THE REQUEST: Report only the number of lines that hold the word "Blender".

RAW RECORDS:
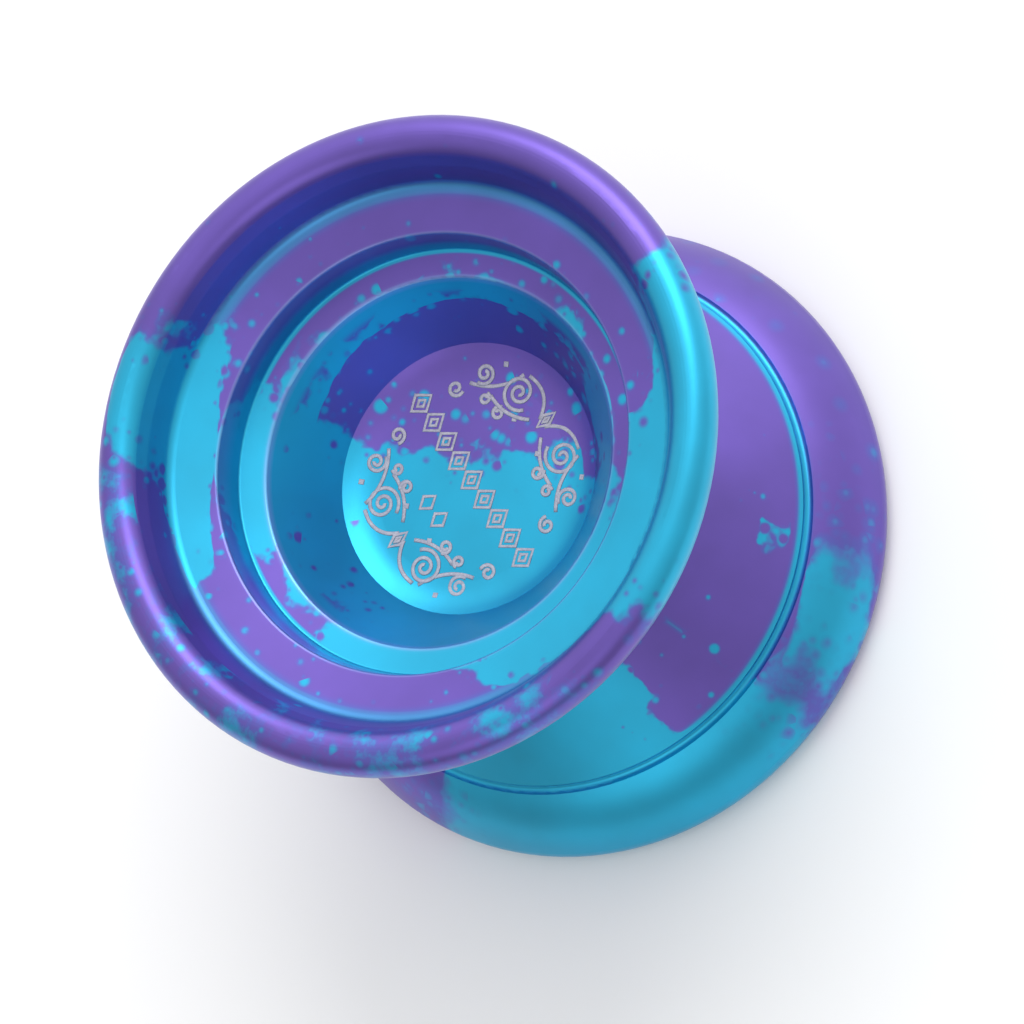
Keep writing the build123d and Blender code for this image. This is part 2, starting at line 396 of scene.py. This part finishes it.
* * *
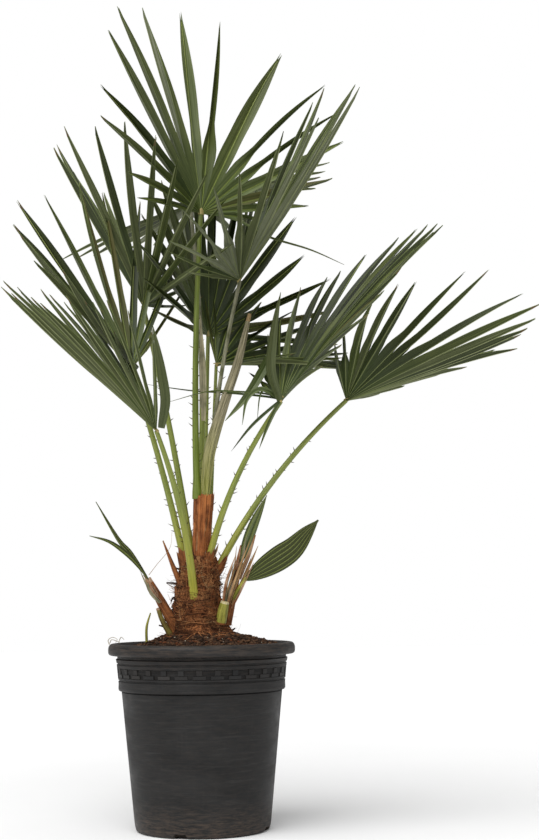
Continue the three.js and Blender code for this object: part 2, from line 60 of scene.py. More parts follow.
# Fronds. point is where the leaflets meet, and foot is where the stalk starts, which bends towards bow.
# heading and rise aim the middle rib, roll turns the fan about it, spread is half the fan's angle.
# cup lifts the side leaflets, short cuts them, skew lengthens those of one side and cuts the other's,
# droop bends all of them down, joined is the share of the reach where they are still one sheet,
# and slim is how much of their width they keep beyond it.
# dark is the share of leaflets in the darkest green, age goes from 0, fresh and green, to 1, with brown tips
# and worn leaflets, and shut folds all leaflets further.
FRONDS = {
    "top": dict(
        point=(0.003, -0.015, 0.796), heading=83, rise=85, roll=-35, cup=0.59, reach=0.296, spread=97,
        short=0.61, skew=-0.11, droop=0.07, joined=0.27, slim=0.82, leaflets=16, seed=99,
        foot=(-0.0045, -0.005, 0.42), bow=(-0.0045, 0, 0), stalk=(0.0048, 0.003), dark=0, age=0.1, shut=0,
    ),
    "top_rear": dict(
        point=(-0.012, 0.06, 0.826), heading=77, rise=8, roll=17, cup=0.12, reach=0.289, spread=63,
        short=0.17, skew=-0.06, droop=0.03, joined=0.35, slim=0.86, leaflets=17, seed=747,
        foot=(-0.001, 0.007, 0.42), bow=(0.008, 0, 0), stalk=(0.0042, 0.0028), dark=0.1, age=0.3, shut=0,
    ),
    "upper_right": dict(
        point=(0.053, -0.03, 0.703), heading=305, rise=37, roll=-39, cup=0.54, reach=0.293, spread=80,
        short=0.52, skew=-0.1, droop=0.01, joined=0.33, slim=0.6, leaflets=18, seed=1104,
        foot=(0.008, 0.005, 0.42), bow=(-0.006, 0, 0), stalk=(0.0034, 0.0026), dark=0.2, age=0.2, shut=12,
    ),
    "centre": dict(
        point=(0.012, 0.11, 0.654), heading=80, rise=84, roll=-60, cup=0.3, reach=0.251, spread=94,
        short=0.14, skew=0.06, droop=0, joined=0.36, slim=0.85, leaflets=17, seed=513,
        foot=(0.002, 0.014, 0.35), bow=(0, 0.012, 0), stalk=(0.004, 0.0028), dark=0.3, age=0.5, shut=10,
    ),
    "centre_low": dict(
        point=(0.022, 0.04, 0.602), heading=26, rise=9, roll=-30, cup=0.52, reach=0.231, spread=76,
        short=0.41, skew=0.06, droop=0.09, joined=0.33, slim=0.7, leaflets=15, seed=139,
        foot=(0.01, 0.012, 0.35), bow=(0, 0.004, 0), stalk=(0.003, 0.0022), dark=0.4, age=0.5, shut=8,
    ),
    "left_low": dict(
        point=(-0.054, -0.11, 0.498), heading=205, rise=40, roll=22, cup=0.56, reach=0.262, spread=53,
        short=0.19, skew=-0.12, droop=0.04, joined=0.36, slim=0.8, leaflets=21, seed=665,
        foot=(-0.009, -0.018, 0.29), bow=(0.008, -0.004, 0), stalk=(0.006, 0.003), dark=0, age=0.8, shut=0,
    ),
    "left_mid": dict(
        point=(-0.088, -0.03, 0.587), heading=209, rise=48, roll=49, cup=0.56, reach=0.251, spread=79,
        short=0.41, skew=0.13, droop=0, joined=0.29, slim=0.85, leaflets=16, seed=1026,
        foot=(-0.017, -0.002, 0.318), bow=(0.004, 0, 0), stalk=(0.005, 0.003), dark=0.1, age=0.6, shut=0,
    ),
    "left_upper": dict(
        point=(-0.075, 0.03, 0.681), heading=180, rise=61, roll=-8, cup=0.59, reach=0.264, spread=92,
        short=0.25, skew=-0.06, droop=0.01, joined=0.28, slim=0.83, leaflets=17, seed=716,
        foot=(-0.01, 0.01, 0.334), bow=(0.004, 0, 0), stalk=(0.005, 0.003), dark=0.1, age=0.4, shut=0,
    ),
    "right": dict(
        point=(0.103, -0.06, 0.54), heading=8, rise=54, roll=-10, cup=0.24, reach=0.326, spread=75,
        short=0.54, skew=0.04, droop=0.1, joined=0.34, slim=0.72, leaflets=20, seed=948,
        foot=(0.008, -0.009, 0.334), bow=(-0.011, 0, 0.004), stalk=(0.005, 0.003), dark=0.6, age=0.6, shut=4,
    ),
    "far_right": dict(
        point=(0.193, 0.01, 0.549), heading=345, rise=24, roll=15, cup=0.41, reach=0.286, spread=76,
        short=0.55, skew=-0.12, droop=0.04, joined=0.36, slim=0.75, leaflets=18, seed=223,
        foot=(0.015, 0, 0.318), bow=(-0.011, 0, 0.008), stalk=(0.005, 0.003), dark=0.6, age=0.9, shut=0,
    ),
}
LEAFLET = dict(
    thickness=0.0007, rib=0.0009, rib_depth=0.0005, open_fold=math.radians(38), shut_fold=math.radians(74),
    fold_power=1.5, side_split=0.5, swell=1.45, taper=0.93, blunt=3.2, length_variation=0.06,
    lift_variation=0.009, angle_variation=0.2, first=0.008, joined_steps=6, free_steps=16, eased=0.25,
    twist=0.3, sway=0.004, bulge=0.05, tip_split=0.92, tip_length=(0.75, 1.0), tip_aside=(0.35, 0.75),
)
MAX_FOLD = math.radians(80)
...
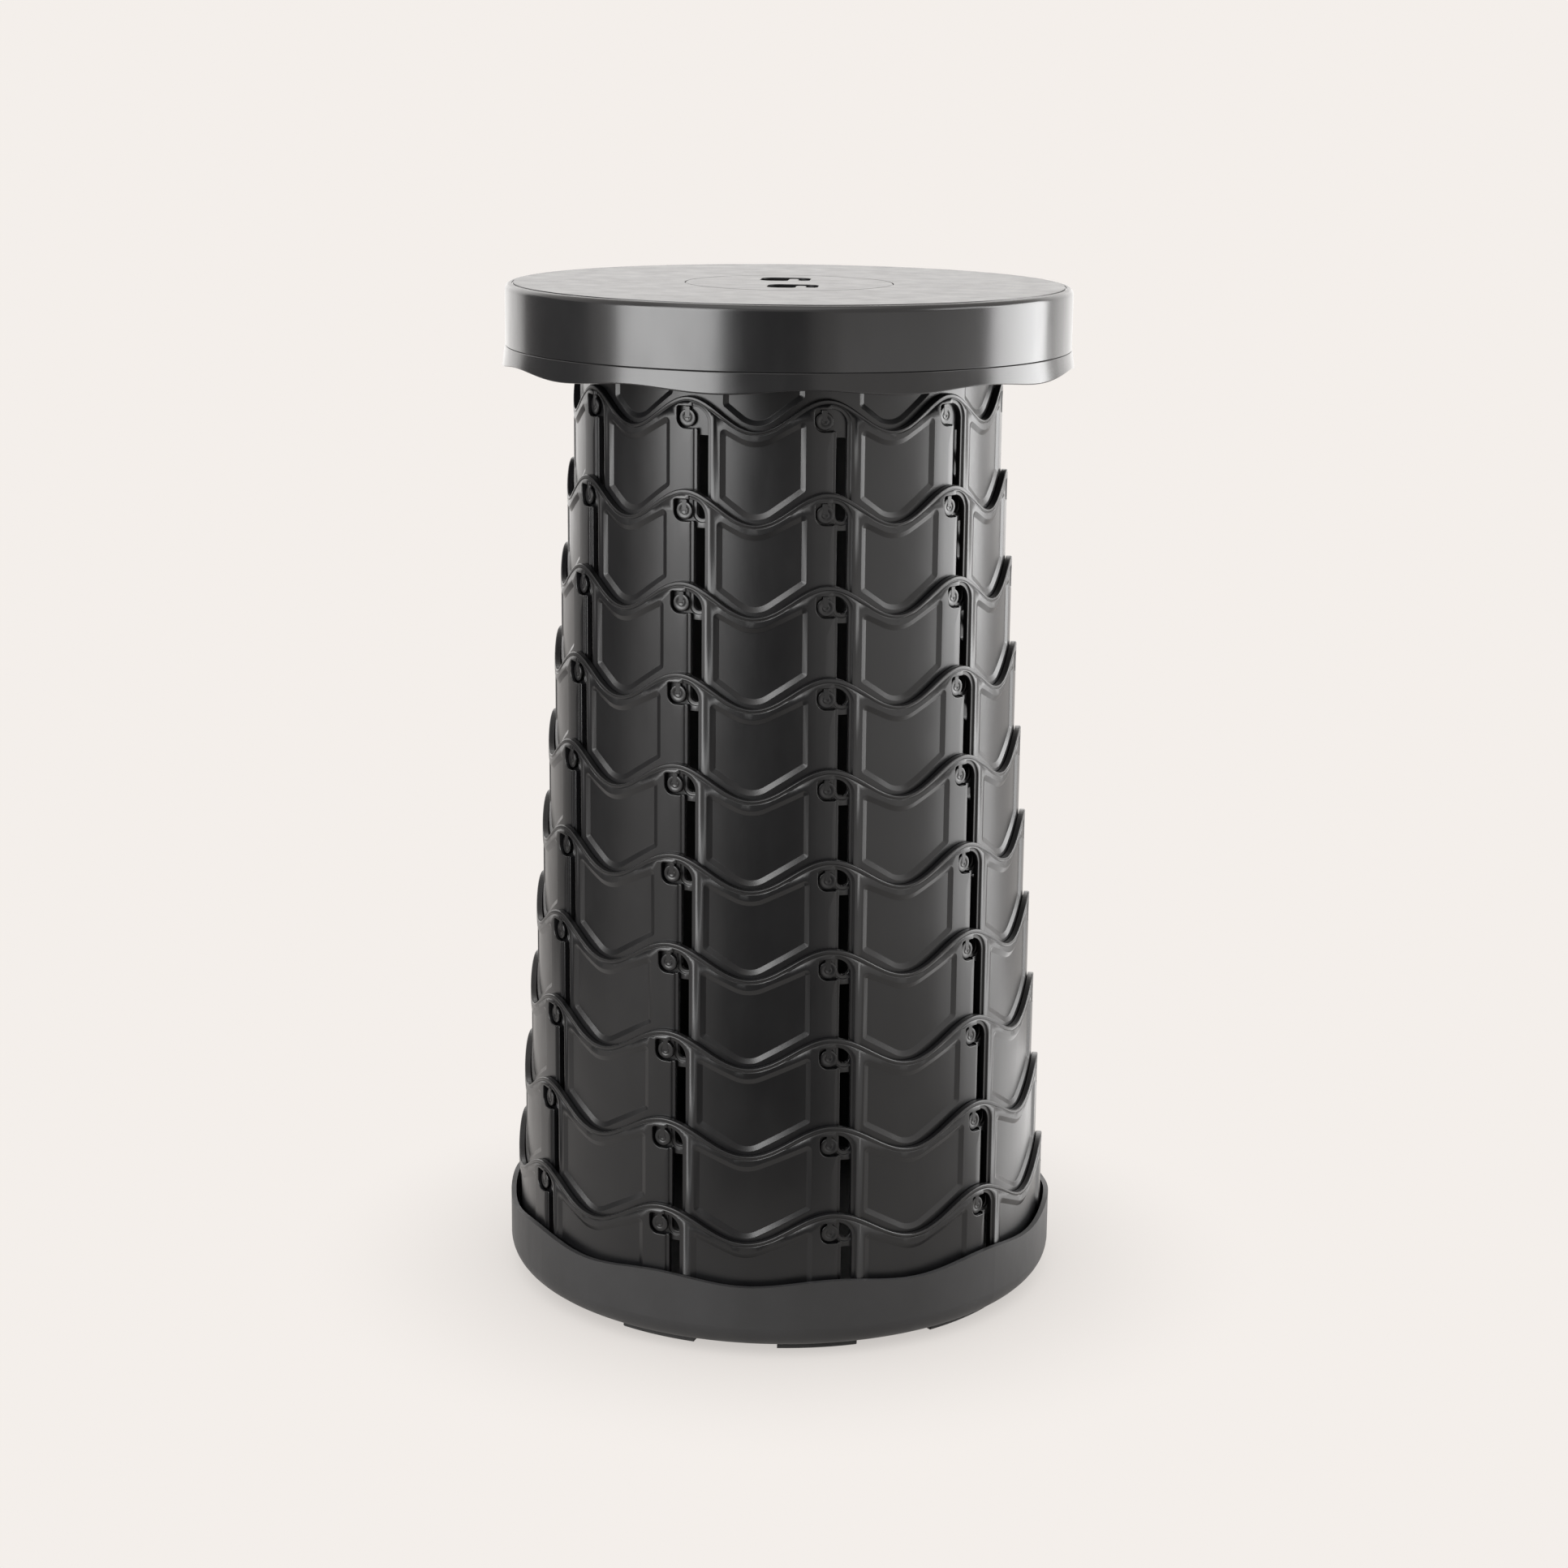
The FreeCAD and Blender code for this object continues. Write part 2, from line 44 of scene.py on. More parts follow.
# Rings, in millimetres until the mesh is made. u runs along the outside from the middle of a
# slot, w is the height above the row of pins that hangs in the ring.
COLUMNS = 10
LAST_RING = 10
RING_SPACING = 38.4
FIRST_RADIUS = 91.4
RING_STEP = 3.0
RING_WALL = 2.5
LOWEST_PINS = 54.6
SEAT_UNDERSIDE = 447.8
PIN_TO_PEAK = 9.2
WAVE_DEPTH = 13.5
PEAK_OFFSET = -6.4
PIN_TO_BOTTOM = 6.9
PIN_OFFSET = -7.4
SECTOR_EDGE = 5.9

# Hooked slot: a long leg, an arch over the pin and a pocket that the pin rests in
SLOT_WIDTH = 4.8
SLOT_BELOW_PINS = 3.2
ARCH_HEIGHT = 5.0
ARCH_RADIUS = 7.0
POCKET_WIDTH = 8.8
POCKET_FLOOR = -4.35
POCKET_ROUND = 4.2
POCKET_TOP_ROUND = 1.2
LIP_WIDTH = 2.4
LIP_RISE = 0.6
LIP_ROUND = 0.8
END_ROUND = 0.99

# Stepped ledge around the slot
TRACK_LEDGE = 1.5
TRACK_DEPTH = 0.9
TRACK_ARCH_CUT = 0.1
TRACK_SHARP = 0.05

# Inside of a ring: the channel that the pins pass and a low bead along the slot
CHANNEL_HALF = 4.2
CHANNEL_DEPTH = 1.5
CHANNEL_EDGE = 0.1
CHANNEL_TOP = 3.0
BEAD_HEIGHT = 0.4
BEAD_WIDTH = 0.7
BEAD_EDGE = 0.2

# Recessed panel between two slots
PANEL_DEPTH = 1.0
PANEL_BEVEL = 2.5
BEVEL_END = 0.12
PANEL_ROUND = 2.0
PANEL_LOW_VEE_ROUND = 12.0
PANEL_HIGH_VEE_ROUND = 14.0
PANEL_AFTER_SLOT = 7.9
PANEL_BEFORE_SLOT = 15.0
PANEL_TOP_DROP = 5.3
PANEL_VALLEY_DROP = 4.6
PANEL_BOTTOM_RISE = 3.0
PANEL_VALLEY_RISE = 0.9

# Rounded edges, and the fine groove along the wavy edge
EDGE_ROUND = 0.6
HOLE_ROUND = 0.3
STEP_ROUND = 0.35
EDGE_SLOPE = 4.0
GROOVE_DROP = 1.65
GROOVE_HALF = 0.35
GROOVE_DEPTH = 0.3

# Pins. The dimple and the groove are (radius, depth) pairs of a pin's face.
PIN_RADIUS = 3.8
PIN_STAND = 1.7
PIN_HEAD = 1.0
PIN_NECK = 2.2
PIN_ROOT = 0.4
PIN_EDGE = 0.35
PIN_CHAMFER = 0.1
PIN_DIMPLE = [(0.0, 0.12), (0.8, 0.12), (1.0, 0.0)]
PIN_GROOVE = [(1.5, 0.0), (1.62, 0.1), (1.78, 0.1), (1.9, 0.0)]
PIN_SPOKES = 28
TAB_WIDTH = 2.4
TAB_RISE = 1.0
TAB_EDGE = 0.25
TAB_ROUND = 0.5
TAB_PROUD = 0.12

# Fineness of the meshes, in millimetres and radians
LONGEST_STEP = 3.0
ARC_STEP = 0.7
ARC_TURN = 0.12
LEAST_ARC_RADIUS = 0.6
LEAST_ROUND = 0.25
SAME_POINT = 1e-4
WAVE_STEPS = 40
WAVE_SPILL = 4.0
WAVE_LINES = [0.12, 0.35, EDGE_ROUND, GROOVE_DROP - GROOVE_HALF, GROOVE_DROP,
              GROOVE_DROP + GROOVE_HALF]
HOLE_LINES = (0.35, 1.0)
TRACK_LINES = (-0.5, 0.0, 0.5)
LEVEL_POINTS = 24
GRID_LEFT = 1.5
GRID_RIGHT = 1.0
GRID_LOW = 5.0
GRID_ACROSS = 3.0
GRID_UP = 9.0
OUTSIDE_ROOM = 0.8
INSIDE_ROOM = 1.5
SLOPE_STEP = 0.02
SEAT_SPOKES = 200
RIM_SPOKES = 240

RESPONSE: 3